Beyond learning Revit or Navisworks, engineers aiming to grow in BIM should cultivate a blend of technical depth and soft skills. Technically, it is important to understand construction workflows, clash detection, and how BIM integrates with scheduling and cost estimation. Familiarity with platforms like BIM 360 or Synchro, and even basic scripting with Dynamo or Python, can significantly enhance efficiency and automation. On the soft skills side, strong communication and collaboration are essential since BIM is a highly interdisciplinary field. Engineers need to coordinate with architects, consultants, and contractors effectively. Problem-solving, attention to detail, and adaptability are also crucial, especially as BIM standards and tools evolve rapidly. Leadership and strategic thinking become increasingly important as one moves into roles like BIM Lead or Manager, where guiding teams and aligning digital delivery with project goals is key.

Mistakes to Avoid When Training With BIM

When engineers view BIM as merely software training, they often miss the bigger picture of what BIM truly represents. BIM is not just about learning tools like Revit or Navisworks, it is a process-driven approach that transforms how projects are planned, designed, constructed, and maintained. Treating it as just software leads to a shallow understanding and limits growth. One common mistake is focusing only on modelling skills without understanding coordination, data management, or project workflows. Engineers may become proficient in drawing walls or ducts but struggle when asked to manage federated models, resolve clashes, or contribute to a BIM Execution Plan.

Another issue is ignoring the collaborative nature of BIM. It is not a solo activity, it requires communication across disciplines, understanding standards such as ISO 19650, and aligning with project goals. Additionally, when BIM is seen as a one-time training activity, engineers often stop learning after mastering a few tools. However, BIM evolves constantly, with new technologies such as digital twins, 4D/5D simulation, and AI integration. Staying stagnant can quickly make skills obsolete. Ultimately, the mindset shift, from “software operator” to “digital construction strategist”, is what separates those who plateau from those who thrive in BIM careers.
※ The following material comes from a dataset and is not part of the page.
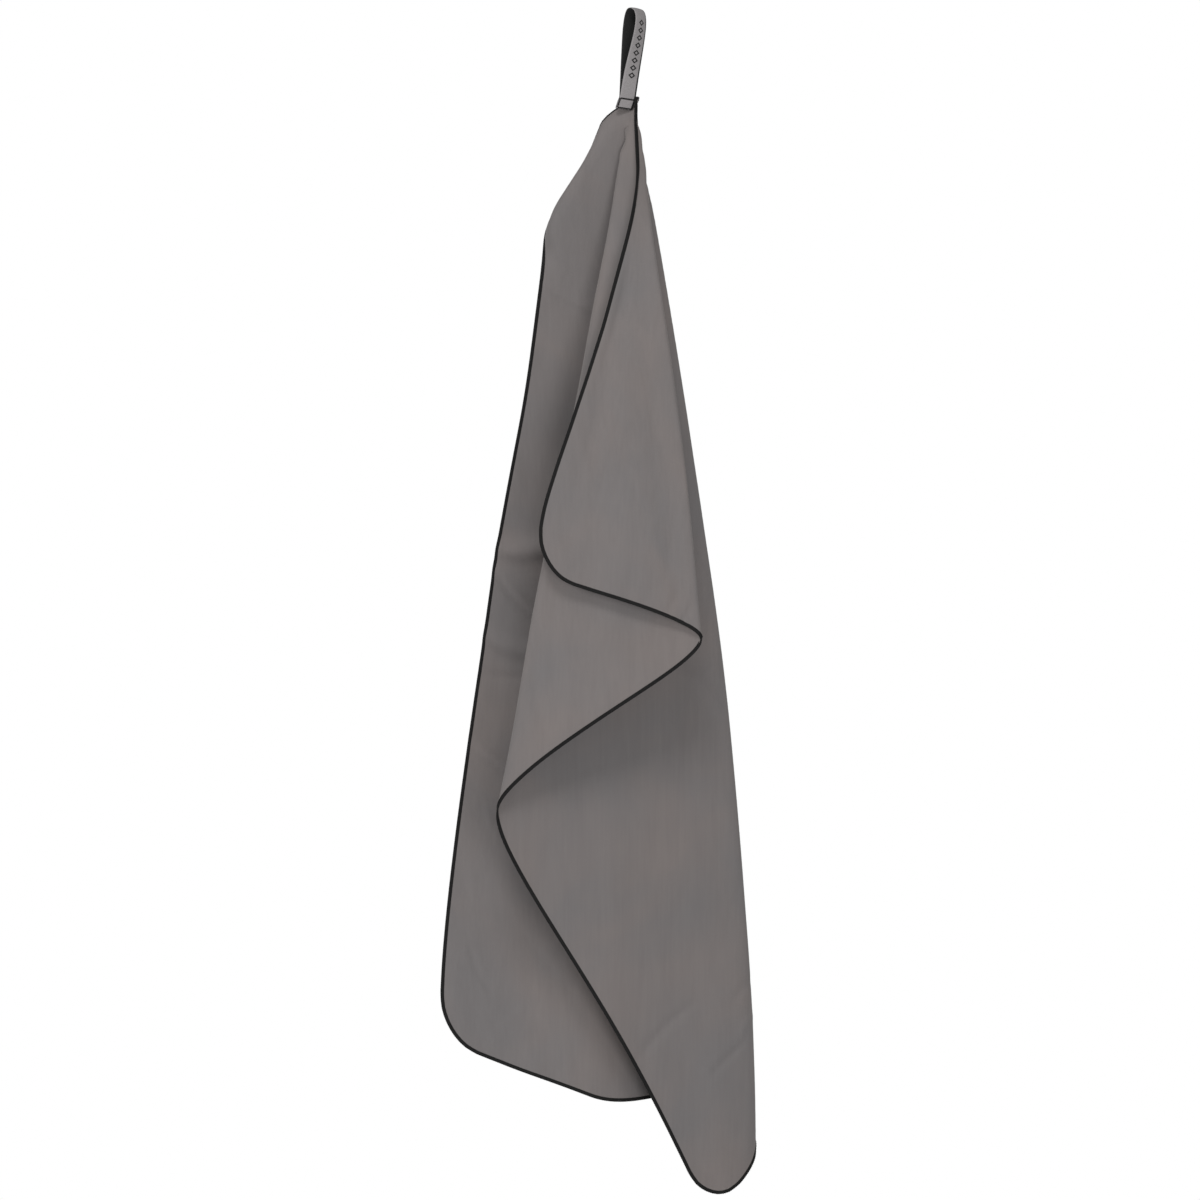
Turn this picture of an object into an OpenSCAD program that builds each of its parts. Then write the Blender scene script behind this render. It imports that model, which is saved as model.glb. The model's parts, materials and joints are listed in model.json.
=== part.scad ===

Why BIM Will Continue to Define Career Growth

Global adoption trends (Middle East, Europe, India): Globally, BIM adoption is progressing at different speeds across regions. In the Middle East, countries such as the UAE and Saudi Arabia are leading with mandatory BIM implementation on public projects, driven by large-scale infrastructure and smart city initiatives. Europe has a more mature and standardised BIM environment, with countries such as the UK, Germany, and the Nordic region integrating BIM into national construction policies and sustainability objectives. Meanwhile, India is in a growth phase, with increasing BIM use in urban development and infrastructure projects, although challenges such as skill gaps and resistance to change still exist. Overall, BIM is evolving from a design tool into a strategic framework for digital construction across these regions.

The MEP (Mechanical, Electrical, and Plumbing) industry is undergoing a significant transformation as Digital Twin technology, Artificial Intelligence (AI), and automation converge to reshape how buildings are designed, built, and maintained using BIM. Digital Twins serve as dynamic, real-time virtual representations of physical systems, enabling engineers to monitor building performance, predict failures, optimise energy usage, and refine maintenance strategies. AI is transforming MEP workflows by automating clash detection, generating layouts, forecasting system loads, and enhancing sustainability through more informed design decisions. Meanwhile, automation tools are streamlining repetitive tasks such as routing ducts and pipes, producing fabrication-ready models, and enabling real-time coordination across disciplines. Together, these technologies integrate closely with BIM platforms, creating seamless, intelligent workflows that improve efficiency, accuracy, and innovation across the building lifecycle.

BIM for MEP in the Next Five Years

As the construction industry continues to expand rapidly, the adoption of AI-driven tools, diverse software platforms, and cloud-based collaboration is transforming multiple aspects of project delivery—from manpower requirements and documentation processes to coordination accuracy and execution speed. Over the next five years, the demand for BIM professionals is expected to rise significantly. With more organisations shifting to BIM-led delivery in both private and public sector projects, and with governments increasingly mandating BIM for infrastructure development, the requirement for skilled talent will continue to accelerate. This evolution presents a defining moment for the industry and for individuals aiming to build future-ready MEP careers within construction technology, solidifying BIM as a central capability in MEP engineering.

Advice for Professionals Starting Their MEP Career

According to the subject matter expert, many professionals have built successful careers in MEP and BIM even without an initial technical background in the domain. The early phase can be challenging, as it requires time to understand building norms, compliance criteria, and discipline-based coordination practices. However, once professionals begin working on live projects and gain exposure to relevant software tools and workflows, career growth becomes substantially faster, with stronger impact on project outcomes and interdisciplinary coordination.